Her life was about her family and a variety of jobs. She knew who she was on the inside – a woman of great strength – the outside (and the responses it garnered) seemed to be taken as bonus.
On Marital Status
She made another remark as we were talking, and it is still sinking in. No longer married and not currently involved, she said: “In this culture, if you’re not with a man – dating one, living with one, married to one – you’re nothing.”
Ah. The issue of marital status bias, alive and well.
Now those may not have been her exact words, and they slipped out as a bit of an aside. I am convinced that in a different mood not only would she never say them, but she doesn’t fully believe them. Incidentally, this friend is a productivity powerhouse, knowledgeable in a broad set of business domains, and generally speaking, extremely confident.
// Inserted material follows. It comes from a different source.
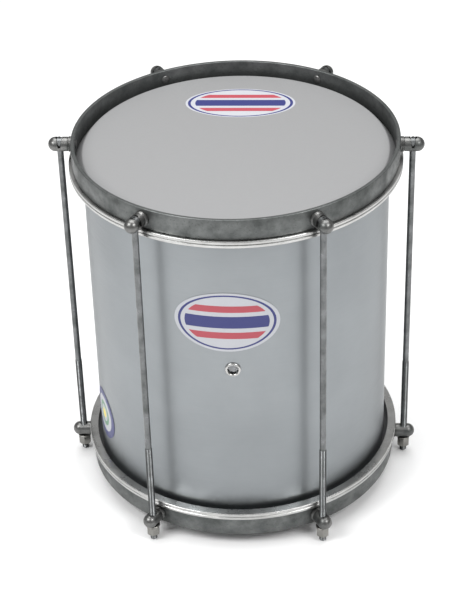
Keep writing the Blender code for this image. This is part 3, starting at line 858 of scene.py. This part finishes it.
def build_nuts(colours):
    """Tall hexagon nuts with turned chamfers and a bore."""
    low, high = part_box("tension_nut_1")
    corner = high[0] - low[0]
    tall = high[2] - low[2]
    rim = corner / 2 - NUT_CHAMFER
    drop = NUT_CHAMFER * math.tan(math.pi / 6)
    outline = [
        (0.0, tall),
        (rim, tall),
        (corner / 2, tall - drop),
        (corner / 2, drop),
        (rim, 0.0),
        (0.0, 0.0),
    ]
    nut = cylinder("nut", corner, -PAST, tall + PAST, NUT_SIDES)
    nut = combine(nut, turned("chamfers", outline, 2 * ROUND_STEPS, closed=False), "INTERSECT")
    bore = cylinder("bore", THREAD_DIAMETER + 2 * NUT_BORE_GAP, -PAST, tall + PAST)
    nut = rounded(combine(nut, bore, "DIFFERENCE"), NUT_EDGE_ROUND)
    surface = bright_metal("nut_zinc", colours.zinc, *NUT_ROUGHNESS)
    finish(nut, at_rods("tension_nut", "nut_{}_body", low[2]), surface)


def label_sheet(name, width, height, angle, level):
    """A thin curved oval that follows the shell."""
    made = bmesh.new()
    rings = LABEL_STEPS // 4
    rows = []
    for i in range(rings + 1):
        share = i / rings
        row = []
        for j in range(LABEL_STEPS):
            turn = 2 * math.pi * j / LABEL_STEPS
            across = angle + width / 2 * share * math.cos(turn) / SHELL_RADIUS
            radius = SHELL_RADIUS + LABEL_LIFT + SEAT_GAP / 2
            z = level + height / 2 * share * math.sin(turn)
            row.append(made.verts.new((radius * math.cos(across), radius * math.sin(across), z)))
            if i == 0:
                break
        rows.append(row)
    for i in range(rings):
        for j in range(LABEL_STEPS):
            after = (j + 1) % LABEL_STEPS
            if i == 0:
                made.faces.new((rows[0][0], rows[1][j], rows[1][after]))
            else:
                made.faces.new((rows[i][j], rows[i + 1][j], rows[i + 1][after], rows[i][after]))
    mesh = bpy.data.meshes.new(name)
    made.to_mesh(mesh)
    made.free()
    sheet = link(bpy.data.objects.new(name, mesh))
    thicken = sheet.modifiers.new("Paper", "SOLIDIFY")
    thicken.thickness = LABEL_LIFT
    thicken.offset = 1.0
    return sheet


def build_labels(colours):
    """The badge in front and the round seal at the side, both with plain designs."""
    level = BASE + BADGE_RISE
    half = (BADGE_WIDTH / 2, BADGE_HEIGHT / 2)
    paper = label_paper("front_badge_paper", BADGE_ANGLE, level, half, colours)
    badge = label_sheet("badge", BADGE_WIDTH, BADGE_HEIGHT, BADGE_ANGLE, level)
    finish(badge, [("front_badge", "drum", Matrix())], paper)
    seal = label_sheet("seal", SEAL_DIAMETER, SEAL_DIAMETER, SEAL_ANGLE, BASE + SEAL_RISE)
    finish(seal, [("side_seal", "drum", Matrix())], seal_paper(colours))


def add_light(name, place, target, size, power):
    """A rectangular soft light that looks at a point."""
    lamp = bpy.data.lights.new(name, "AREA")
    lamp.shape = "RECTANGLE"
    lamp.size, lamp.size_y = size
    lamp.energy = power
    made = link(bpy.data.objects.new(name, lamp))
    made.location = place
    made.rotation_euler = (Vector(target) - Vector(place)).to_track_quat("-Z", "Y").to_euler()


def build_stage(settings):
    """A pale floor, soft lights and the photograph's camera."""
    paint = Paint("pale_floor", FLOOR_ROUGHNESS, 0.0)
    grain = paint.noise(paint.place, 30.0)
    paint.colour(paint.mix(grain, *(opaque([tone] * 3) for tone in FLOOR_TONES)))
    mesh = bpy.data.meshes.new("floor")
    made = bmesh.new()
    bmesh.ops.create_grid(made, x_segments=FLOOR_SQUARES, y_segments=FLOOR_SQUARES, size=FLOOR_HALF)
    made.to_mesh(mesh)
    made.free()
    mesh.materials.append(paint.made)
    floor = link(bpy.data.objects.new("floor", mesh))
    floor.location.z = -FLOOR_DROP
    world = bpy.data.worlds.new("studio")
    world.use_nodes = True
    world.node_tree.nodes["Background"].inputs[0].default_value = (1.0, 1.0, 1.0, 1.0)
    world.node_tree.nodes["Background"].inputs[1].default_value = settings.sky_strength
    bpy.context.scene.world = world
    bpy.context.scene.view_settings.view_transform = "Standard"
    for name, (place, target, size, power) in SOFTBOXES.items():
        add_light(name, place, target, size, power * settings.lamp_strength)
    lens = bpy.data.cameras.new("camera")
    lens.sensor_fit = "HORIZONTAL"
    lens.sensor_width = SENSOR_WIDTH
    lens.lens = CAMERA_LENS
    camera = link(bpy.data.objects.new("camera", lens))
    flat = math.cos(CAMERA_PITCH)
    east, north = math.sin(CAMERA_YAW) * flat, math.cos(CAMERA_YAW) * flat
    ahead = Vector((east, north, -math.sin(CAMERA_PITCH)))
    right = ahead.cross(Vector((0, 0, 1))).normalized()
    up = right.cross(ahead)
    tilted_right = math.cos(CAMERA_ROLL) * right + math.sin(CAMERA_ROLL) * up
    tilted_up = -math.sin(CAMERA_ROLL) * right + math.cos(CAMERA_ROLL) * up
    turn = Matrix((tilted_right, tilted_up, -ahead)).transposed().to_4x4()
    camera.matrix_world = Matrix.Translation(CAMERA_PLACE) @ turn
    bpy.context.scene.camera = camera


def colour_property(name, description, default):
    """A colour that the user can change."""
    return bpy.props.FloatVectorProperty(
        name=name, description=description, default=default, subtype="COLOR", min=0.0, max=1.0
    )


class DrumColours(bpy.types.PropertyGroup):
    """The drum's finishes."""

    shell: colour_property("Shell", "Satin aluminium of the shell", (0.275, 0.292, 0.303))
    bright: colour_property("Bright metal", "Flesh hoops and vent", (0.52, 0.52, 0.51))
    hoop: colour_property("Counterhoops", "Dull plating of the counterhoops", (0.165, 0.172, 0.17))
    hoop_spots: colour_property("Patina", "Darker patches of the plating", (0.09, 0.096, 0.094))
    lug: colour_property("Lugs", "Plating of the lugs", (0.19, 0.188, 0.184))
    rod: colour_property("Rods", "Plating of the rods", (0.19, 0.195, 0.2))
    zinc: colour_property("Nuts", "Zinc of the nuts and washers", (0.27, 0.265, 0.25))
    film: colour_property("Heads", "Milky film of the heads", (0.232, 0.233, 0.236))
    label_ground: colour_property("Label ground", "Ground of the labels", (0.42, 0.43, 0.46))
    print_red: colour_property("Print red", "Red of the plain design", (0.36, 0.05, 0.07))
    print_navy: colour_property("Print navy", "Navy of the plain design", (0.02, 0.025, 0.14))
    seal_green: colour_property("Seal green", "Green ring of the seal", (0.08, 0.22, 0.12))
    seal_yellow: colour_property("Seal yellow", "Middle of the seal", (0.75, 0.62, 0.08))


class DrumSettings(bpy.types.PropertyGroup):
    """The drum's sizes and the stage's light."""

    thread_pitch: bpy.props.FloatProperty(
        name="Thread pitch",
        description="Pitch of the rods' thread",
        default=0.001,
        min=0.0005,
        max=0.002,
        unit="LENGTH",
        precision=5,
    )
    sky_strength: bpy.props.FloatProperty(
        name="Sky strength",
        description="Light from all round",
        default=0.45,
        min=0.0,
        max=3.0,
    )
    lamp_strength: bpy.props.FloatProperty(
        name="Lamp strength",
        description="Share of the softboxes' power",
        default=1.0,
        min=0.0,
        max=5.0,
    )


class AddShell(bpy.types.Operator):
    """Add the shell and its vent"""

    bl_idname = "repinique.add_shell"
    bl_label = "Shell and vent"

    def execute(self, context):
        """Build the pieces."""
        build_shell(context.scene.drum_colours)
        build_vent(context.scene.drum_colours)
        return {"FINISHED"}


class AddHeads(bpy.types.Operator):
    """Add the two film heads and their flesh hoops"""

    bl_idname = "repinique.add_heads"
    bl_label = "Heads"

    def execute(self, context):
        """Build the pieces."""
        build_heads(context.scene.drum_colours)
        build_flesh_hoops(context.scene.drum_colours)
        return {"FINISHED"}


class AddCounterhoops(bpy.types.Operator):
    """Add the two counterhoops"""

    bl_idname = "repinique.add_counterhoops"
    bl_label = "Counterhoops"

    def execute(self, context):
        """Build the pieces."""
        build_counterhoops(context.scene.drum_colours)
        return {"FINISHED"}


class AddLugs(bpy.types.Operator):
    """Add the upper and lower lugs"""

    bl_idname = "repinique.add_lugs"
    bl_label = "Lugs"

    def execute(self, context):
        """Build the pieces."""
        build_lugs(context.scene.drum_colours)
        return {"FINISHED"}


class AddRods(bpy.types.Operator):
    """Add the threaded tension rods"""

    bl_idname = "repinique.add_rods"
    bl_label = "Tension rods"

    def execute(self, context):
        """Build the pieces."""
        build_rods(context.scene.drum_colours, context.scene.drum_settings.thread_pitch)
        return {"FINISHED"}


class AddNuts(bpy.types.Operator):
    """Add the washers and the tuning nuts"""

    bl_idname = "repinique.add_nuts"
    bl_label = "Washers and nuts"

    def execute(self, context):
        """Build the pieces."""
        build_washers(context.scene.drum_colours)
        build_nuts(context.scene.drum_colours)
        return {"FINISHED"}


class AddLabels(bpy.types.Operator):
    """Add the badge and the seal"""

    bl_idname = "repinique.add_labels"
    bl_label = "Labels"

    def execute(self, context):
        """Build the pieces."""
        build_labels(context.scene.drum_colours)
        return {"FINISHED"}


class AddStage(bpy.types.Operator):
    """Add the floor, the lights and the camera"""

    bl_idname = "repinique.add_stage"
    bl_label = "Stage"

    def execute(self, context):
        """Build the stage."""
        build_stage(context.scene.drum_settings)
        return {"FINISHED"}


OPERATORS = (AddShell, AddHeads, AddCounterhoops, AddLugs, AddRods, AddNuts, AddLabels, AddStage)


class DrumPanel(bpy.types.Panel):
    """Lists the drum's pieces"""

    bl_idname = "VIEW3D_PT_repinique"
    bl_label = "Repinique"
    bl_space_type = "VIEW_3D"
    bl_region_type = "UI"
    bl_category = "Repinique"

    def draw(self, context):
        """Draw a button for each operator."""
        for operator in OPERATORS:
            self.layout.operator(operator.bl_idname)


CLASSES = (DrumColours, DrumSettings, *OPERATORS, DrumPanel)


def register():
    """Register the classes and the scene's properties."""
    for item in CLASSES:
        bpy.utils.register_class(item)
    bpy.types.Scene.drum_colours = bpy.props.PointerProperty(type=DrumColours)
    bpy.types.Scene.drum_settings = bpy.props.PointerProperty(type=DrumSettings)


def unregister():
    """Remove the scene's properties and the classes."""
    del bpy.types.Scene.drum_settings
    del bpy.types.Scene.drum_colours
    for item in reversed(CLASSES):
        bpy.utils.unregister_class(item)


def plain(box):
    """A box as plain lists."""
    return [[float(number) for number in corner] for corner in box]


def main():
    """Build the drum and the stage."""
    register()
    for operator in OPERATORS:
        group, name = operator.bl_idname.split(".")
        getattr(getattr(bpy.ops, group), name)()


if __name__ == "__main__":
    main()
Yet in my experience, she’s right. It may take reaching a certain age as an unmarried woman to feel its effects, or going through marriage and then divorce. The fact remains: American society continues to value its women at least in part by virtue of their relationship to men.
Married? You’re in the exclusive club. Widowed? Not only were you good enough to marry, but you managed to stick it out. Divorced? Well, at least once someone thought you were good enough, but you’re either selfish (and left) or you did something that caused you to be traded in for another model. Living with someone or dating? It’s better than nothing…
Women as Providers
I suppose we could think of this as the “you are what you do” portion of the program. But it is something else. This isn’t about taking one’s identity from being a painter or a teacher or a physician; it is broader than that.
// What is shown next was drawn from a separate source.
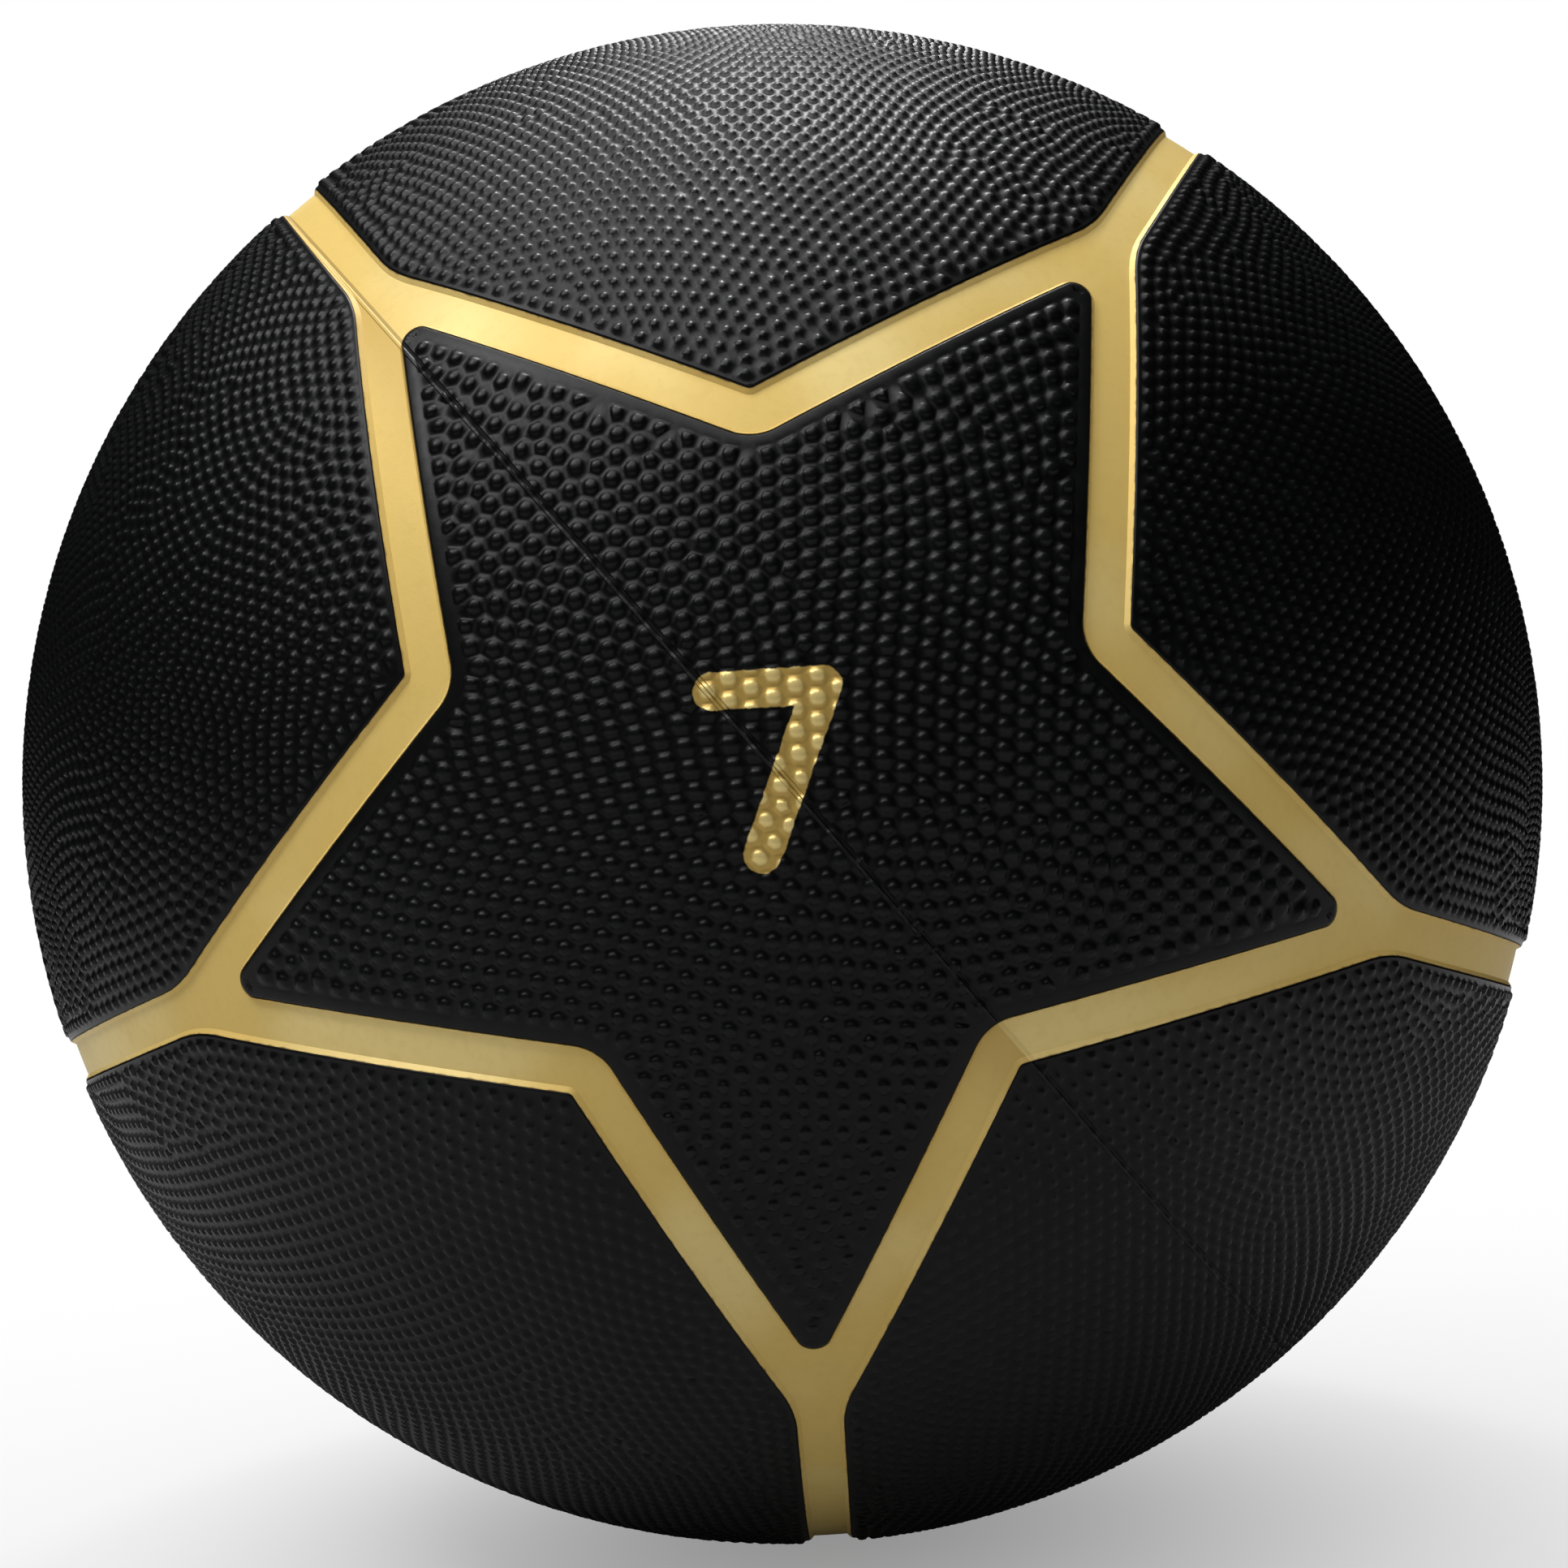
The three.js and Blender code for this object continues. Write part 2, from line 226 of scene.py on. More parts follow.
def beside_spoke(polar, distance):
    """A point beside the middle of a spoke, which is a meridian through the first tip."""
    polar = np.asarray(polar, float)
    angle = distance / BALL_RADIUS
    across = cos(angle)
    sideways = np.full(polar.shape, sin(angle))
    return np.stack([np.sin(polar) * across, sideways, np.cos(polar) * across], axis=-1)


def share_where(distance, plane, offset=0.0):
    """The share of the edge at which the point beside it lies this far from a plane."""
    low, high = -0.6, 1.6
    for _ in range(50):
        middle = (low + high) / 2
        if asin(beside_edge(middle, distance) @ plane) < offset / BALL_RADIUS:
            low = middle
        else:
            high = middle
    return (low + high) / 2


def between(start, end, steps):
    """The shares of a run, without its two ends."""
    return np.linspace(start, end, steps + 1)[1:-1]


class Corner:
    """A rounded corner, with one centre for all the parallel outlines of a panel."""

    def __init__(self, radius, distance, plane, offset=0.0):
        self.radius = radius
        self.share = share_where(distance, plane, offset)
        self.centre = beside_edge(self.share, distance)

    def arc(self, growth, start, end, steps):
        start, end = (unit(spot - (spot @ self.centre) * self.centre) for spot in (start, end))
        aims = along_arc(start, end, np.linspace(0, 1, steps + 1))
        angle = (self.radius + growth) / BALL_RADIUS
        return self.centre * cos(angle) + aims * sin(angle)


JUNCTION_OFFSET = HALF_CHANNEL + JUNCTION_RADIUS
TIP = Corner(TIP_RADIUS, -(HALF_CHANNEL + TIP_RADIUS), TIP_PLANE)
NOTCH = Corner(NOTCH_RADIUS, NOTCH_RADIUS - HALF_CHANNEL, NOTCH_PLANE)
APEX = Corner(APEX_RADIUS, HALF_CHANNEL + APEX_RADIUS, NOTCH_PLANE)
JUNCTION = Corner(JUNCTION_RADIUS, JUNCTION_OFFSET, TIP_PLANE, JUNCTION_OFFSET)
SPOKE_START = atan2(JUNCTION.centre[0], JUNCTION.centre[2])
SPOKE = np.linspace(SPOKE_START, pi / 2, SPOKE_STEPS + 1)[1:]


def star_sector(inset):
    """One sector of the star panel's outline, from the notch to the tip."""
    offset = -(HALF_CHANNEL + inset)
    notch = NOTCH.arc(inset, STAR_AXIS, beside_edge(NOTCH.share, offset), NOTCH_STEPS)
    if inset < TIP_RADIUS:
        share = TIP.share
        tip = TIP.arc(-inset, beside_edge(share, offset), FIRST_TIP, TIP_STEPS)
    else:
        share = share_where(offset, TIP_PLANE)
        tip = beside_edge([share], offset)
    edge = beside_edge(between(NOTCH.share, share, EDGE_STEPS), offset)
    return np.concatenate([notch, edge, tip])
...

I can’t tell you how many times I’ve read that losing a job will devastate a man. After all, the male identity is wired for being the provider.
Let me say this: Being laid off from my job as divorce exploded into my life was even more damaging to my sense of self than the demise of my marriage. Note that I specify my sense of self. I had been married for 12 years, but making my own living for nearly 25. Who I was – and to some degree still am – is a professional, a self-sufficient adult, a provider, raised to be independent, raised to earn my own keep, raised to achieve and produce, for which I earned money.
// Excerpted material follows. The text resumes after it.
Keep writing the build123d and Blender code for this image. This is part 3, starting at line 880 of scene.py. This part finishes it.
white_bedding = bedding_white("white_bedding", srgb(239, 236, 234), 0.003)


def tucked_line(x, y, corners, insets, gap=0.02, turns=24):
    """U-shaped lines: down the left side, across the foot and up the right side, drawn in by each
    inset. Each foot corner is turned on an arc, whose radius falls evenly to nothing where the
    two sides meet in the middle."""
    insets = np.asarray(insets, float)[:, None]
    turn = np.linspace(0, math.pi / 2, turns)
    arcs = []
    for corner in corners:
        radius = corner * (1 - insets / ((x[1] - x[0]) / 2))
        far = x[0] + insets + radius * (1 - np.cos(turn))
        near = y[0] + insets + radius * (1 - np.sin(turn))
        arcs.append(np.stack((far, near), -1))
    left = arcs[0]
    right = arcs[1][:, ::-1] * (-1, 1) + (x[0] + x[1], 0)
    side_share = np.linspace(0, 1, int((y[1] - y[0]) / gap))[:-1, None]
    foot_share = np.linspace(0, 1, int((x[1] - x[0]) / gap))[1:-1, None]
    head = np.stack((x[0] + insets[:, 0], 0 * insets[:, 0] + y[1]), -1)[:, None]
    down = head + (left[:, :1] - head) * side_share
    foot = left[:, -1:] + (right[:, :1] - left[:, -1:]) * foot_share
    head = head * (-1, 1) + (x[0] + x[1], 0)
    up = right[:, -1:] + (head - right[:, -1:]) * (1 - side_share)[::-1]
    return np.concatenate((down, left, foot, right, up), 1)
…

When that ended? My confidence in my smarts and my abilities was sorely tested. Elements of my belief systems were broken. The longer the unemployment went on, the more I was cast adrift, not only financially but psychologically, and vulnerable at the worst possible time with two little boys to raise.
Who I am – as much as any other fundamental aspect of my identity – is my ability to provide.
How Do You Identify Yourself?
As for my being a woman, I feel better when I’m thinner, I feel better when I have a good haircut, I feel better when I consider myself as attractive. This is part of who I am. More precisely, this is part of who I am – in this culture.
In France, I am more integrated in some inexplicable way, less prone to worrying about appearance in any way, while doing nothing in particular that is different.
As a writer, I am my fullest self – all elements of my sex (and other demographic labels) coming into play or not – as I choose. I am a writer in my waking hours and a writer in my dreaming. My mind is always happily at work, writing or otherwise engaged, as I enjoy my smarts, my curiosity, my creativity.
Clearly, my sense of self is closely tied to other roles – I have loved being a mother (much to my own surprise), I love giving love and having it returned, I still struggle with wanting to be liked far more than I wish I did, and far less than was once the case.
What I would hope: We would socialize our girls so that the relative importance of appearance and external opinions shifts. What is important, as my friend said to me, are other things that are “more enduring and far more significant.”